Many homeowners have found that a cash‑out refi was exactly what they needed to take the next step, whether that was improving their home, consolidating debt, or making an investment that aligned with their long‑term plan. For some, it unlocked the funds to pay for a child’s education without the weight of high educational loan interest. For others, it provided the capital to create a rental property that now brings in monthly income.

What all of these people had in common was intention. They thought through their choices and aligned their financial move with their personal goals.

Is a Cash‑Out Refinance Right for You?

Only you can answer that, but the questions below might help guide your thinking:

• Do you have a clear purpose for the cash you would take out?
• Are the current interest rates favorable compared to your existing mortgage rate?
• Have you considered other options like a home equity loan or a line of credit and compared them?
• Do you understand the costs involved in refinancing?
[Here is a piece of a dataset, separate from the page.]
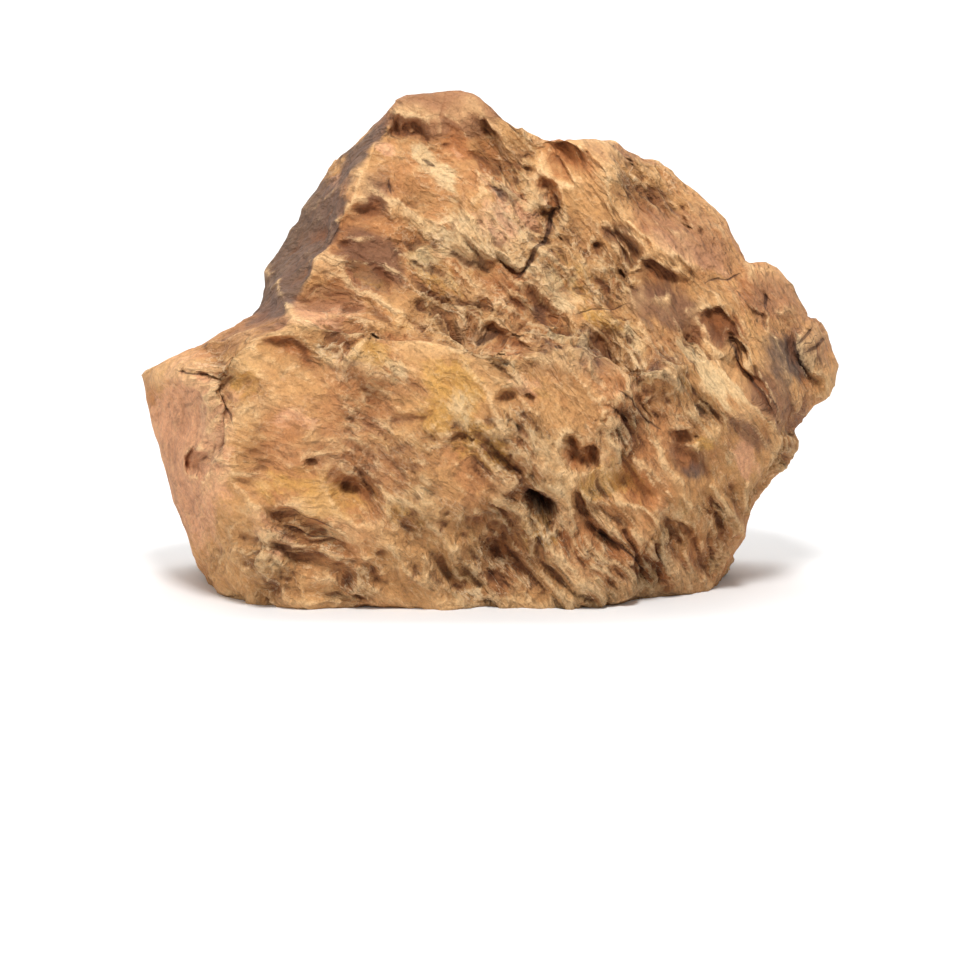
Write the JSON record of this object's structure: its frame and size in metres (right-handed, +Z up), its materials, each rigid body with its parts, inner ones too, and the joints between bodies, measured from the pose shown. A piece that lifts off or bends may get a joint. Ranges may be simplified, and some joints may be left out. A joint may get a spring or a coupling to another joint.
{
  "type": "aquarium dragon stone",
  "caption": "Broad, broken boulder of ochre clay stone with hollows, ledges and ridges on all sides, resting on a flat foot; centrepiece rock for an aquascape.",
  "frame": {"origin": "middle of the flat foot, on the surface that the stone rests on", "axes": "+X to the right of the show face, along the stone's length; +Y from the show face to the back; +Z up"},
  "size_m": [0.3128, 0.1705, 0.221],
  "materials": {
    "stone": "dry, matt, weathered ochre clay stone with pale dusty crests and brown hollows"
  },
  "bodies": {
    "root": {"dragon_stone": "stone"}
  },
  "joints": []
}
Answering these honestly can help you decide whether tapping into your home’s equity through a cash‑out refi is a strategic move or one that might need more consideration.

Putting It All Together

Your home can be more than a place to live. It can be a financial partner in your journey, helping you grow, invest, and build stability for your future. Refinancing, especially a cash‑out refi, is one of the tools that allow homeowners to use their equity in meaningful ways beyond the monthly mortgage payment.

Whether you are renovating to add value, consolidating debt to reduce financial stress, or investing in a new opportunity, unlocking your home’s equity can be a smart step when approached with clear goals and careful planning.

Homeownership is a long road, but thoughtful moves like refinancing with purpose can make that road more rewarding.